CAN AI OUTSMART THRESHOLD ALERTS? A HYBRID MACHINE LEARNING APPROACH FOR SMARTER ANOMALY DETECTION IN AZURE DATA PIPELINES
Abstract
Cloud data pipelines need better monitoring—traditional threshold-based systems often miss subtle anomalies or flood teams with false alarms. But can AI do better? This study compares hybrid machine learning (ML) models against standard threshold monitoring in Azure Data Factory (ADF), testing whether combining Azure’s Anomaly Detector with custom LSTM neural networks improves detection speed, accuracy, and efficiency. Using real-world enterprise data, we measure: Detection accuracy (precision, recall) for sudden spikes, slow drifts, and tricky contextual anomalies.

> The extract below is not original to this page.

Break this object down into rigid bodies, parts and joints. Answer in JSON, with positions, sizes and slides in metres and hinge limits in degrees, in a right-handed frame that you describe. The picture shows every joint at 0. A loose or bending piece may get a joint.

Alert speed—how much faster AI spots issues vs. threshold rules in streaming/batch workloads. Compute trade-offs—does the extra ML overhead pay off in high-volume pipelines? Results show the ensemble model cuts false alerts by 32% and detects anomalies 47% earlier, adding under 500ms latency—viable for real-time use. But there’s a catch: AI’s "black box" decisions complicate compliance. We break down the pros/cons for Azure teams, balancing cost, complexity, and explainability when shifting from rules to AI.